▶ [REQUIRED WORK]:
Set down exactly the lines from the one with "Write part 4" to the one with "bpy.context.scene.camera = camera", both included, and no line outside that range.

Source records:
####################

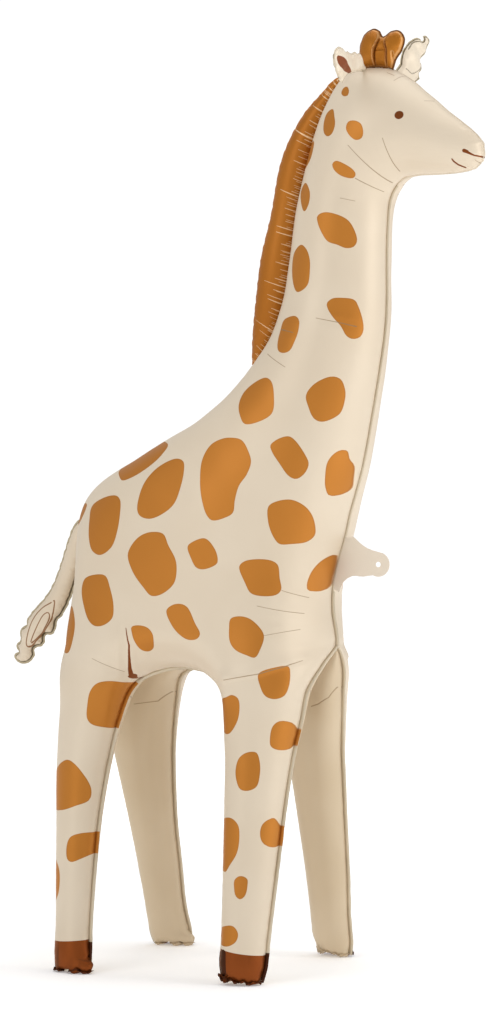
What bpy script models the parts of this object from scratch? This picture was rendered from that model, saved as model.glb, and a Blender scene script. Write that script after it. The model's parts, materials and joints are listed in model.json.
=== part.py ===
"""A giraffe balloon in foil that stands on its own four feet, filled with air.

Metres, +Z up. The giraffe looks along +X, and its two halves mirror each other across the plane Y = 0,
where the long weld of neck, head and trunk runs. The origin lies on the floor under the middle of the
balloon. Every film panel is laid out flat first, as an outline seen from the side, and is then blown up:
the half thickness at a point of the panel follows a membrane fixed along its weld, so a long narrow panel
fills out to a round tube and a broad one to a cushion.

The outlines are free forms. They are given in thousandths of the full height, as (forward, up).
"""

import math

import bpy
import numpy as np
from mathutils.geometry import delaunay_2d_cdt

HEIGHT = 1.54
MIL = HEIGHT / 1000

# Where two pieces touch, this much air is left between their meshes.
CLEARANCE = 0.0004

# Head, from the top of the crown round the nose to the throat.
CROWN = ((125, 950), (141, 957), (162, 958), (180, 955), (195, 947))
FACE = ((205, 940), (215, 931), (228, 920.5), (241, 909), (257, 896.5), (270, 886))
NOSE = ((278.5, 877), (282, 869.5), (282.5, 862), (279, 852), (270, 846))
JAW = ((257, 843.5), (234, 842.5), (208, 842.5), (193, 840), (184.5, 833))

# Neck, from the top down: height, nape, front of the neck.
NECK = (
    (820, 74, 177),
    (790, 69, 173.5),
    (750, 64, 172.5),
    (713, 57, 172.5),
    (680, 46, 170.5),
    (643, 20, 165),
)
NAPE_TOP = ((84, 858), (92, 886), (101, 909), (109, 926), (117, 940))

# Trunk: the line of the back from the neck to the rump, and the chest from the neck down.
BACK = ((1, 621), (-17, 606), (-43, 588), (-80, 569.5), (-118, 548), (-142, 535.5), (-160, 525), (-181, 505),
        (-192, 480), (-196, 449), (-198, 414), (-201.5, 384))
CHEST = ((157, 598), (145.5, 540), (137, 510), (130.5, 489), (124, 462), (116, 435), (110, 408), (109.5, 383),
         (113, 362))

# The belly weld joins the inner panels of the legs. It runs level, from the rump to the chest.
BELLY_HEIGHT = 347.5
BELLY_BACK = -203.5
BELLY_FRONT = 114

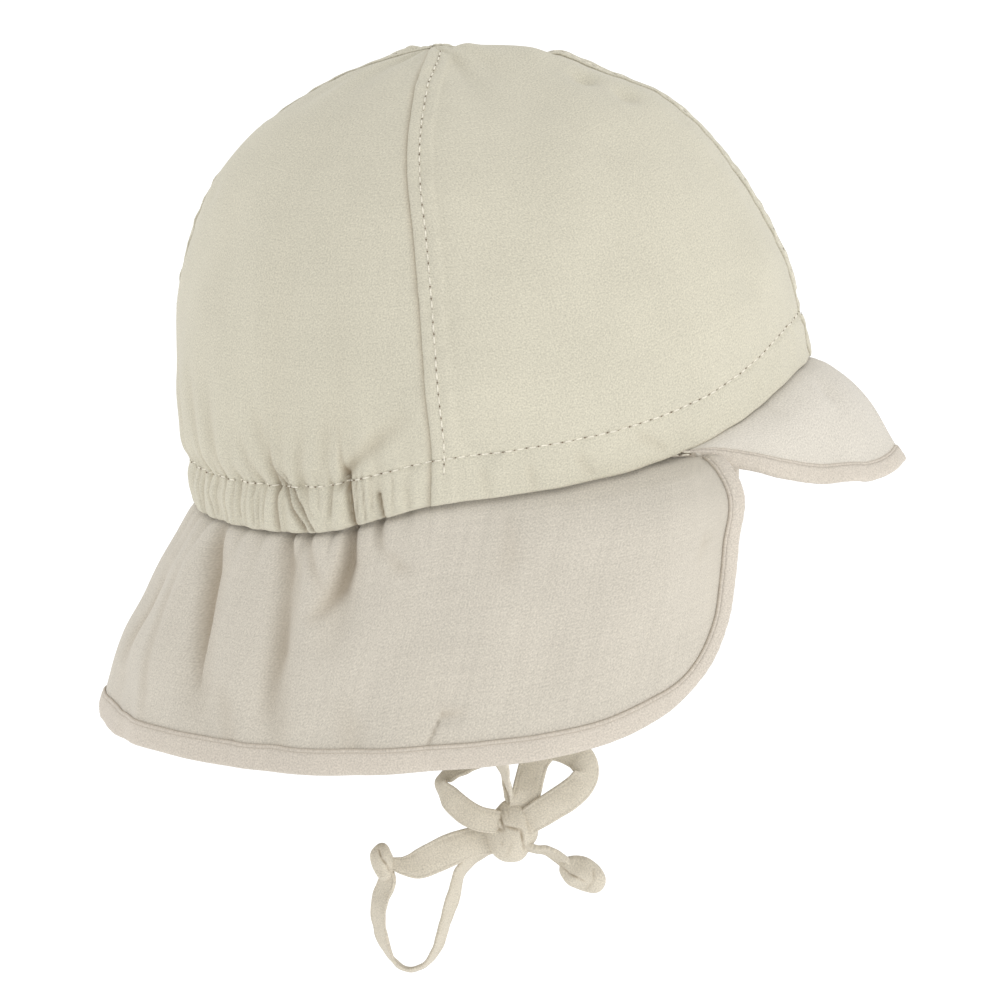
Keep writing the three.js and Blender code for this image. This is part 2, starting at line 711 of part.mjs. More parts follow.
// Angle where the peak's seam ends, just ahead of the flap
function peakAngle() {
  return mix(flapFrontAngle, seamAngle, flapFrontRows[0].top) - peakGap;
}

// Middle face of the peak at a seam angle, a share of the way to its edge
function peakPoint(angle, share) {
  const column = (name) => smoothColumn(peakRows, "place", name, Math.abs(angle) / peakAngle());
  const root = crownPoint(angle, 0, casingWall + tuckGap + peakWall / 2);
  root.z -= peakSeamDrop;
  const reach = new THREE.Vector3(
    -Math.sign(angle) * peakSpread * column("across"),
    -peakLength * column("reach"),
    -peakFall * column("fall"),
  );
  const arch = Math.min(reach.length() / peakLength, 1) * Math.sin(Math.PI * share ** 0.75);
  const normal = outward(angle).add(up).normalize();
  return root.addScaledVector(reach, share).addScaledVector(normal, peakBulge * arch);
}

function addPeak() {
  const rightHalf = peakRows
    .flatMap((row, i) => (i ? [mix(peakRows[i - 1].place, row.place, 1 / 2), row.place] : [row.place]))
    .map((place) => place * peakAngle());
  const angles = [...rightHalf.slice(1).map((a) => -a).reverse(), ...rightHalf];
  const lengthAt = (angle) => peakPoint(angle, 0).distanceTo(peakPoint(angle, 1));
  const insetShare = (angle) => Math.max(1 - (peakBindingWidth + bindingMargin) / lengthAt(angle), leastInset);
  const tucked = angles.map((angle) =>
    crownPoint(angle, turnAt(angle, hemTuck), casingWall + tuckGap + peakWall / 2),
  );
  const rows = peakShares.map((share) => angles.map((angle) => peakPoint(angle, share * insetShare(angle))));
  const inset = angles.map((angle) => peakPoint(angle, insetShare(angle)));
  const edge = angles.map((angle) => peakPoint(angle, 1));
  const sheet = [tucked, ...rows, inset, edge];
  const normals = sheetNormals(sheet);
  addSheet("peak", sheet, normals, peakWall, creamCrown);
  const bound = (rows) => rows.map((row) => row.slice(1, -1));
  addBinding("peak_binding", bound(sheet), bound(normals), peakWall, peakBindingWidth);
}

// Flat ribbon along a route, with its twist from the direction it faces
function ribbonGeometry(route, face) {
  const curve = new THREE.CatmullRomCurve3(
    route.map((p) => new THREE.Vector3(p.x, p.y, p.z)),
    false,
    "centripetal",
  );
  const count = (route.length - 1) * tieSteps + 1;
  const sides = [[], []];
  const faces = [[], []];
  for (let i = 0; i < count; i++) {
    const t = i / (count - 1);
    const middle = curve.getPoint(t);
    const tangent = curve.getTangent(t);
    const place = t * (route.length - 1);
    const k = Math.min(Math.floor(place), route.length - 2);
    const turn = THREE.MathUtils.degToRad(mix(route[k].turn, route[k + 1].turn, place - k));
    const square = face.clone().addScaledVector(tangent, -face.dot(tangent)).normalize();
    square.applyAxisAngle(tangent, turn);
    const across = tangent.clone().cross(square);
    [-1, 1].forEach((side, s) => {
      const rim = middle.clone().addScaledVector(across, (side * tieWidth) / 2);
      sides[s].push(rim.clone().addScaledVector(square, tieThickness / 2));
      faces[s].push(rim.clone().addScaledVector(square, -tieThickness / 2));
    });
  }
  return shell(sides, faces);
}

const bowSide = new THREE.Vector3(-1, 0, 0).applyAxisAngle(up, THREE.MathUtils.degToRad(bowTurn));
const bowAlong = up.clone().cross(bowSide);

function bowPoint(p) {
  return new THREE.Vector3(bowCentre.x, bowCentre.y, bowCentre.z)
    .addScaledVector(bowAlong, p.along)
    .addScaledVector(bowSide, p.out)
    .addScaledVector(up, p.up);
}

function bowRoute(rows) {
  return rows.map((row) => {
    const p = bowPoint(row);
    return { x: p.x, y: p.y, z: p.z, turn: row.turn };
  });
}

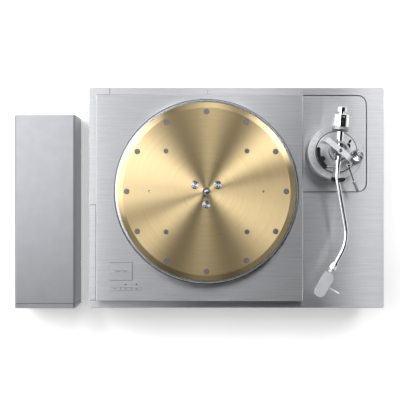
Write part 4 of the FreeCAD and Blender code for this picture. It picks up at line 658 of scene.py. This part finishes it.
def softbox(name, middle, width, height, brightness, turned=(0, 0, 0)):
    """A panel of even light; brightness is what a mirror would show of it."""
    lamp = bpy.data.lights.new(name, "AREA")
    lamp.shape = "RECTANGLE"
    lamp.size = width
    lamp.size_y = height
    lamp.energy = math.pi * width * height * brightness
    stand = bpy.data.objects.new(name, lamp)
    bpy.context.scene.collection.objects.link(stand)
    stand.location = middle
    stand.rotation_euler = turned
    stand.visible_camera = False


def floor_sheet():
    """The studio's floor of white paper, lit a little from behind so that it stays plain."""
    mesh = bmesh.new()
    bmesh.ops.create_grid(mesh, x_segments=4, y_segments=4, size=FLOOR_HALF)
    data = bpy.data.meshes.new("studio_floor")
    mesh.to_mesh(data)
    mesh.free()
    sheet = bpy.data.objects.new("studio_floor", data)
    bpy.context.scene.collection.objects.link(sheet)
    # Matt paper: a plain white surround in which the part's shadow stays soft.
    paper = moulded("studio_sheet_backlit", "#F4F4F4", "#FAFAFA", 0.8, 3.0, gloss=0.2, strength=0.02)
    surface = paper.node_tree.nodes["Principled BSDF"]
    surface.inputs["Emission Color"].default_value = (1.0, 1.0, 1.0, 1.0)
    surface.inputs["Emission Strength"].default_value = FLOOR_GLOW
    sheet.data.materials.append(paper)


floor_sheet()

camera_data = bpy.data.cameras.new("camera")
camera_data.sensor_width = CAMERA_SENSOR
camera_data.lens = CAMERA_LENS
camera = bpy.data.objects.new("camera", camera_data)
bpy.context.scene.collection.objects.link(camera)
camera.location = CAMERA_PLACE
bpy.context.scene.camera = camera

world = bpy.data.worlds.new("studio")
bpy.context.scene.world = world
world.use_nodes = True
world.node_tree.nodes["Background"].inputs["Color"].default_value = linear(WORLD_COLOUR)
world.node_tree.nodes["Background"].inputs["Strength"].default_value = WORLD_GLOW

for name, (x0, x1, y0, y1, brightness) in CEILING.items():
    softbox(name, ((x0 + x1) / 2, (y0 + y1) / 2, STUDIO_HEIGHT), x1 - x0, y1 - y0, brightness)
for name, (x, height, brightness) in WALLS.items():
    facing = math.radians(-90 if x < 0 else 90)
    softbox(name, (x, WALL_MIDDLE_Y, height / 2), height, WALL_LENGTH, brightness, (0, facing, 0))

bpy.context.scene.view_settings.view_transform = "Standard"
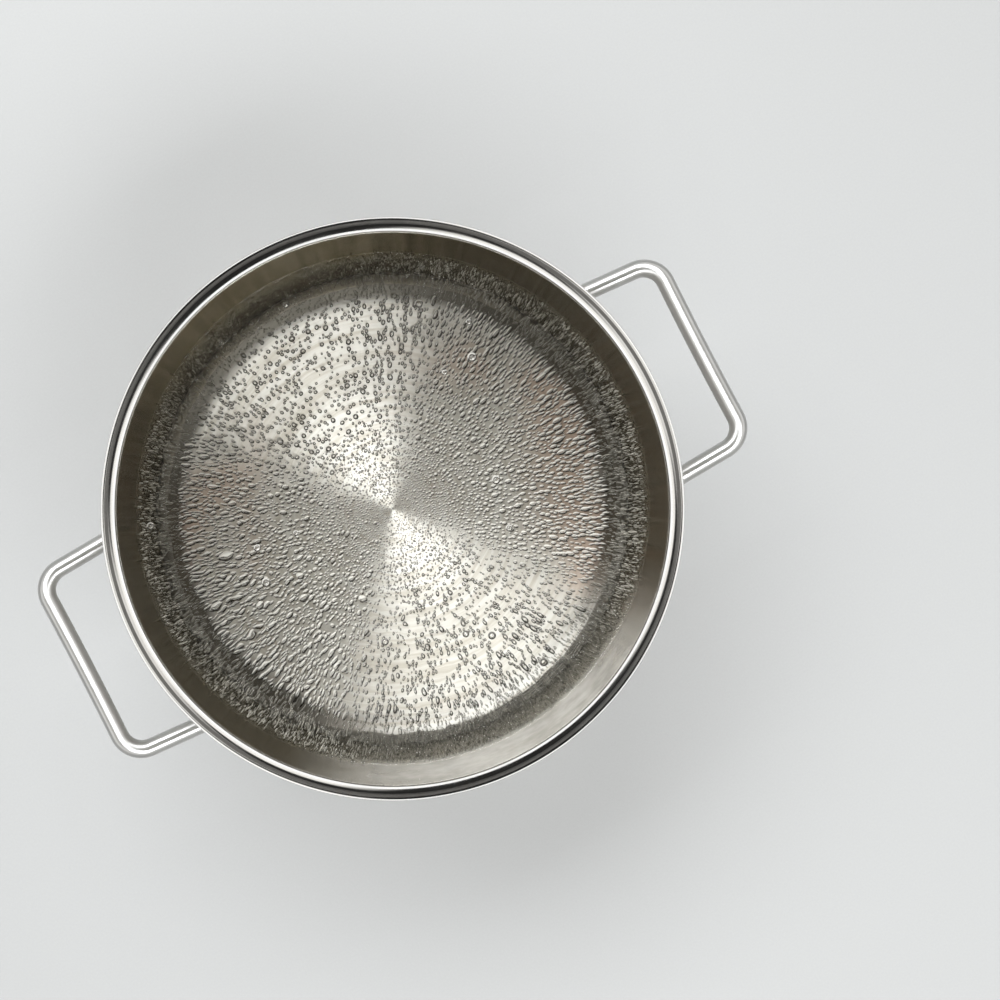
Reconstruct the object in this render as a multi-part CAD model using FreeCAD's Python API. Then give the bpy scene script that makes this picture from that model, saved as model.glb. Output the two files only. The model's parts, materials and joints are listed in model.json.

####################

▶ [REPLY]:
Write part 4 of the FreeCAD and Blender code for this picture. It picks up at line 658 of scene.py. This part finishes it.
def softbox(name, middle, width, height, brightness, turned=(0, 0, 0)):
    """A panel of even light; brightness is what a mirror would show of it."""
    lamp = bpy.data.lights.new(name, "AREA")
    lamp.shape = "RECTANGLE"
    lamp.size = width
    lamp.size_y = height
    lamp.energy = math.pi * width * height * brightness
    stand = bpy.data.objects.new(name, lamp)
    bpy.context.scene.collection.objects.link(stand)
    stand.location = middle
    stand.rotation_euler = turned
    stand.visible_camera = False


def floor_sheet():
    """The studio's floor of white paper, lit a little from behind so that it stays plain."""
    mesh = bmesh.new()
    bmesh.ops.create_grid(mesh, x_segments=4, y_segments=4, size=FLOOR_HALF)
    data = bpy.data.meshes.new("studio_floor")
    mesh.to_mesh(data)
    mesh.free()
    sheet = bpy.data.objects.new("studio_floor", data)
    bpy.context.scene.collection.objects.link(sheet)
    # Matt paper: a plain white surround in which the part's shadow stays soft.
    paper = moulded("studio_sheet_backlit", "#F4F4F4", "#FAFAFA", 0.8, 3.0, gloss=0.2, strength=0.02)
    surface = paper.node_tree.nodes["Principled BSDF"]
    surface.inputs["Emission Color"].default_value = (1.0, 1.0, 1.0, 1.0)
    surface.inputs["Emission Strength"].default_value = FLOOR_GLOW
    sheet.data.materials.append(paper)


floor_sheet()

camera_data = bpy.data.cameras.new("camera")
camera_data.sensor_width = CAMERA_SENSOR
camera_data.lens = CAMERA_LENS
camera = bpy.data.objects.new("camera", camera_data)
bpy.context.scene.collection.objects.link(camera)
camera.location = CAMERA_PLACE
bpy.context.scene.camera = camera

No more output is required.